• SOURCE MATERIAL:

◇ ◇ ◇

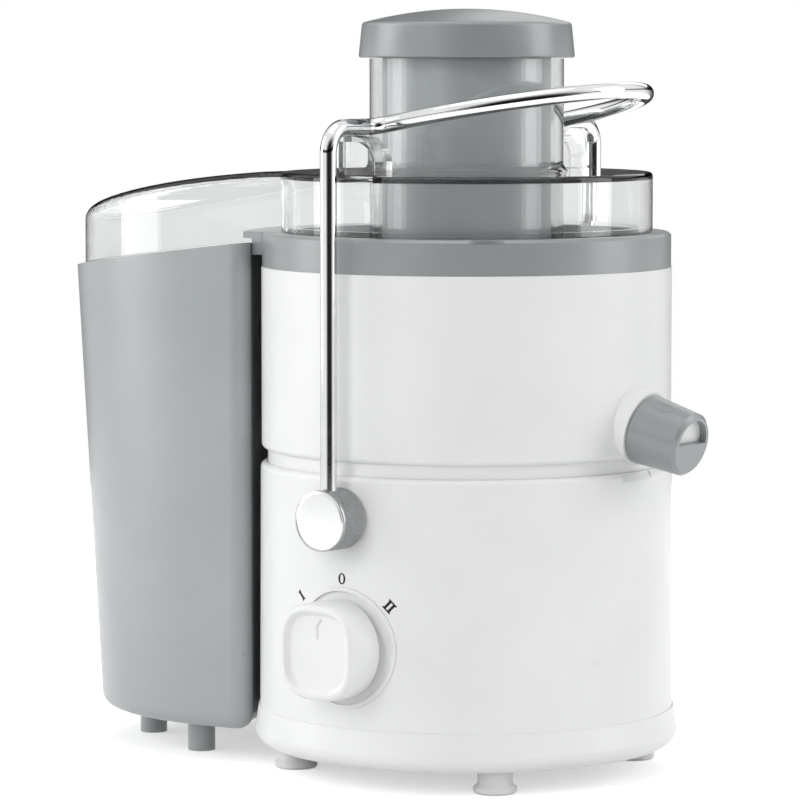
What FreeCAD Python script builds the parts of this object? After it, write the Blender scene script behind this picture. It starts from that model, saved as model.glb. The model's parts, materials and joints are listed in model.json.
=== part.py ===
"""Centrifugal juicer, as an assembly of separate pieces. Millimetres, +Z up.

The origin is on the spindle's axis at the level of the table. +X points along the juice spout,
-X towards the pulp container and -Y towards the speed knob, which is the front.
"""

import FreeCAD
import Part
import os
import re
import Sketcher
from FreeCAD import Placement, Rotation, Vector

X_AXIS = Vector(1, 0, 0)
Y_AXIS = Vector(0, 1, 0)
Z_AXIS = Vector(0, 0, 1)

# Driving dimensions: alias, value in millimetres (degrees where the note says so), note.
SIZES = [
    ("shell_wall", 2.5, "wall of every moulded shell"),
    ("fit_gap", 0.3, "clearance between pieces that are put together by hand"),
    ("run_gap", 0.05, "radial clearance of a shaft or pin that turns"),
    ("foot_height", 8.5, "rubber foot, from the table to the base"),
    ("foot_pad_r", 7.9, "rubber foot's pad"),
    ("foot_stem_r", 6.4, "rubber foot's stem"),
    ("foot_neck_r", 3.1, "rubber foot's neck, in its hole"),
    ("foot_place", 45.2, "rubber feet, along X and along Y from the spindle"),
    ("base_height", 14.5, "white base ring"),
    ("base_flare", 1.8, "how far the base ring at its widest stands outside the housing"),
    ("base_step", 0.6, "how far the base ring's upper edge stands proud of the housing"),
    ("base_round", 6, "rounding of the base ring's lower edge"),
    ("screw_r", 1.9, "screws' threads"),
    ("screw_head_r", 3.6, "screws' heads"),
    ("screw_inset", 5.2, "screws' bosses, from the inner face of the housing"),
    ("housing_r", 76.8, "motor housing's outer radius at its foot"),
    ("housing_draft", 0.4, "how much the housing narrows to its top"),
    ("housing_height", 90.7, "motor housing"),
    ("shell_edge", 2, "rounding of the housing's and the bowl's edges"),
    ("rim_depth", 3.2, "how far the deck lies below the housing's rim"),
    ("seam_height", 5, "recessed band between housing and bowl"),
    ("seam_depth", 2.3, "depth of that band"),
    ("thumb_drop", 4, "scallop in the housing's rim under the spout, its depth"),
    ("thumb_angle", 14, "that scallop's width, in degrees"),
    ("upper_inset", 0.8, "how far the juice bowl lies inside the housing's outer radius"),
    ("upper_height", 67.3, "juice bowl's outer wall"),
    ("floor_rise", 0.4, "underside of the bowl's floor above the seam band"),
    ("hub_tube_r", 15, "bore of the bowl's central tube"),
    ("hub_tube_rise", 13.8, "top of the bowl's central tube above the seam band"),
    ("collar_inset", 0.3, "how far the grey collar lies inside the bowl's outer radius"),
    ("collar_ledge", 8.7, "width of the grey collar's top"),
    ("collar_height", 12.7, "grey collar"),
    ("collar_spigot", 6, "collar's spigot inside the bowl"),
    ("notch_r", 12, "collar's finger notch"),
    ("notch_out", 9.4, "centre of that notch outside the collar"),
    ("notch_turn", 41, "notch's place round the collar, from the front towards the spout, in degrees"),
    ("notch_depth", 1.4, "depth of the notch"),
    ("tongue_lap", 2.8, "how far the collar's pulp tongue reaches over the container's near wall"),
    ("tongue_apron", 8.5, "depth of the tongue's apron between collar and container"),
    ("tongue_side", 14, "how much narrower the tongue's half is than the container's mouth"),
    ("lid_lap", 1.8, "how far the clear lid's round wall stands outside the collar's bore"),
    ("lid_height", 22.1, "clear lid above the collar"),
    ("lid_skirt", 3.7, "clear lid's skirt inside the collar"),
    ("chute_r", 35.9, "feed chute's outer radius"),
    ("chute_bore_r", 32.5, "feed chute's bore"),
    ("chute_rise", 41.7, "feed chute above the lid"),
    ("chute_flare", 4, "fillet between chute and lid"),
    ("ear_half", 8, "half width of the lid's two latching ears"),
    ("ear_inset", 11.8, "inner end of an ear, from the lid's outer radius"),
    ("ear_wall", 2, "wall of an ear, which is hollow from below"),
    ("ear_length", 10.6, "length of an ear"),
    ("ear_round", 10, "rounding of an ear on the side where the bail leaves"),
    ("pod_reach", 18.2, "centre of the pulp container's mouth, from the housing's outer radius"),
    ("pod_length_r", 80.5, "long half axis of the container's mouth"),
    ("pod_width_r", 62, "short half axis of the container's mouth"),
    ("pod_lean", 5, "how much nearer the centre of the container's foot lies"),
    ("pod_foot_length_r", 73, "long half axis of the container's foot"),
    ("pod_foot_width_r", 57, "short half axis of the container's foot"),
    ("pod_gap", 3, "gap between container and housing"),
    ("pod_floor", 12.5, "underside of the container"),
    ("pod_corner", 6, "rounding of the container's upright corners"),
    ("pod_edge", 5, "rounding of the container's bottom edge"),
    ("rim_drop", 3.4, "container's rim below the lid's seat, at the place given next"),
    ("rim_back", 37, "that place, from the mouth's centre towards the spindle"),
    ("rim_slope", 6.9, "fall of the rim outwards, in degrees"),
    ("catch_half", 12, "half width of the container's catch under the tongue"),
    ("peg_r", 5.2, "container's pegs"),
    ("peg_near", 3, "near pair of pegs, outwards from the mouth's centre"),
    ("peg_near_y", 36, "near pair of pegs, off the middle"),
    ("peg_far", 45, "far pair of pegs, outwards from the mouth's centre"),
    ("peg_far_y", 14, "far pair of pegs, off the middle"),
    ("hood_inset", 4.5, "lid's hood inside the container's outline"),
    ("hood_lift", 0.6, "gap between the hood's edge and the level of the container's rim"),
    ("hood_back", 35, "where the hood's top starts to fall, from the mouth's centre towards the spindle"),
    ("hood_out", 83, "where the hood's top curve ends, outwards from the mouth's centre"),
    ("hood_drop", 21.5, "fall of the hood's top over that length"),
    ("hood_curve_r", 600, "radius of the hood's top curve"),
    ("hood_edge", 5, "rounding of the hood's top edge"),
    ("pusher_r", 31.2, "pusher's outer radius"),
    ("pusher_wall", 2.2, "pusher's wall"),
    ("food_gap", 8.5, "gap between chute and grating disc"),
    ("cap_r", 39.9, "pusher cap's radius at its lower edge"),
    ("cap_top_r", 38.8, "pusher cap's radius at its upper edge"),
    ("cap_height", 13.2, "pusher cap's side"),
    ("cap_dome", 4.8, "rise of the pusher cap's dome"),
    ("pivot_drop", 14.8, "bail's pivots below the housing's top"),
    ("pivot_cap_r", 11, "round caps on the bail's pivots"),
    ("pivot_cap_depth", 13, "depth of those caps"),
    ("pin_r", 3, "pivot pins"),
    ("rod_r", 3, "bail's rod"),
    ("rod_gap", 7.4, "bail's upright legs, from the housing's outer radius"),
    ("rod_rise", 17.4, "bail's level where it crosses the ears, above the lid"),
    ("rod_bend", 9, "bend at the top of a leg"),
    ("loop_bend", 7, "bend where a leg joins the loop"),
    ("loop_half", 56, "half width of the loop"),
    ("loop_reach", 71, "length of the loop along its slope"),
    ("loop_nose_r", 46, "radius of the loop's nose"),
    ("loop_slope", 10.6, "slope of the loop, in degrees"),
    ("cam_r", 7, "interlock cam's round part"),
    ("cam_tip", 9, "interlock cam's tip, from the pivot"),
    ("plunger_r", 1.5, "interlock switch's plunger"),
    ("knob_height", 52, "speed knob's axis above the table"),
    ("knob_r", 18, "speed knob's round base"),
    ("knob_side", 15.8, "half side of the knob's face"),
    ("knob_corner", 9.5, "rounding of the knob's face"),
    ("knob_depth", 15, "speed knob, front to back"),
    ("knob_base", 4, "depth of the knob's round base"),
    ("knob_gap", 0.8, "gap between knob and housing's front"),
    ("bezel_r", 22, "ring round the speed knob"),
    ("bezel_rim", 1.4, "width of that ring's raised rim"),
    ("spout_out", 3, "spout: a point on its axis, outside the bowl"),
    ("spout_rise", 10.9, "spout: height of that point above the bowl's lower edge"),
    ("spout_tilt", 14, "spout's fall, in degrees"),
    ("stub_r", 10, "spout's tube"),
    ("stub_bore_r", 8, "spout's bore"),
    ("stub_length", 18, "spout's tube beyond its flange"),
    ("flange_r", 13.8, "spout's flange at the bowl"),
    ("flange_depth", 9, "depth of the spout's flange, into the bowl's wall"),
    ("drip_cap_r", 12.8, "drip stop's outer radius at its rear"),
    ("drip_cap_tip_r", 11.6, "drip stop's outer radius at its tip"),
    ("drip_plate", 2.5, "drip stop's end plate"),
    ("drip_edge", 1.3, "chamfer of the drip stop's tip"),
    ("shaft_r", 4, "motor shaft"),
    ("seal_r", 9.5, "shaft seal's outer radius"),
    ("coupling_r", 10, "drive coupling"),
    ("coupling_height", 14.5, "drive coupling"),
    ("hub_r", 13.5, "basket hub's outer radius"),
    ("basket_foot_r", 43, "filter basket at its foot"),
    ("basket_top_r", 62.5, "filter basket at its top"),
    ("basket_height", 56, "filter basket's cone"),
    ("basket_sheet", 0.8, "filter basket's sheet"),
    ("stator_half", 31, "half side of the stator's stack"),
    ("motor_room", 56.7, "how much higher the housing is than the stator's stack"),
    ("stator_base", 44, "stator's underside above the table"),
    ("rotor_r", 19, "armature"),
    ("air_gap", 0.6, "gap between armature and stator"),
    ("pole_half", 13, "half width of the winding windows"),
    ("coil_r", 26, "field coils' outer radius"),
    ("commutator_r", 11, "commutator"),
    ("bolt_place", 26, "motor's through bolts, along X and along Y"),
    ("bearing_r", 9.5, "ball bearings' outer radius"),
    ("bearing_height", 6, "ball bearings"),
    ("bracket_r", 40, "motor's end brackets"),
    ("bracket_wall", 3, "motor's end brackets, their thickness"),
    ("damper_r", 6, "motor's rubber dampers"),
    ("damper_height", 4, "motor's rubber dampers"),
    ("damper_place", 34, "motor's rubber dampers, from the spindle"),
    ("fan_r", 22, "cooling fan"),
    ("fan_height", 10, "cooling fan"),
    ("gland_height", 44, "mains lead's gland above the table"),
    ("gland_r", 5, "mains lead's gland, in its hole"),
    ("lead_r", 3.3, "hole for the mains lead"),
]
ALIASES = {alias for alias, value, note in SIZES}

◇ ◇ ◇

• SET EXERCISE: Each line from the start of the listing above through the line containing "Z_AXIS = Vector(0, 0, 1)" should be copied exactly, please, with no other lines added.

• SOLVED EXERCISE:
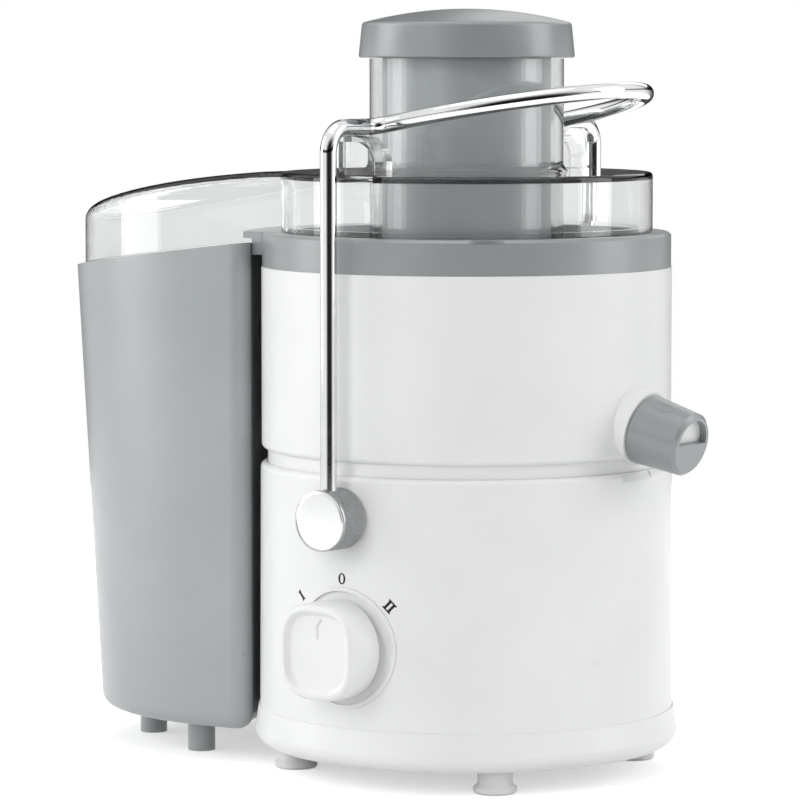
What FreeCAD Python script builds the parts of this object? After it, write the Blender scene script behind this picture. It starts from that model, saved as model.glb. The model's parts, materials and joints are listed in model.json.
=== part.py ===
"""Centrifugal juicer, as an assembly of separate pieces. Millimetres, +Z up.

The origin is on the spindle's axis at the level of the table. +X points along the juice spout,
-X towards the pulp container and -Y towards the speed knob, which is the front.
"""

import FreeCAD
import Part
import os
import re
import Sketcher
from FreeCAD import Placement, Rotation, Vector

X_AXIS = Vector(1, 0, 0)
Y_AXIS = Vector(0, 1, 0)
Z_AXIS = Vector(0, 0, 1)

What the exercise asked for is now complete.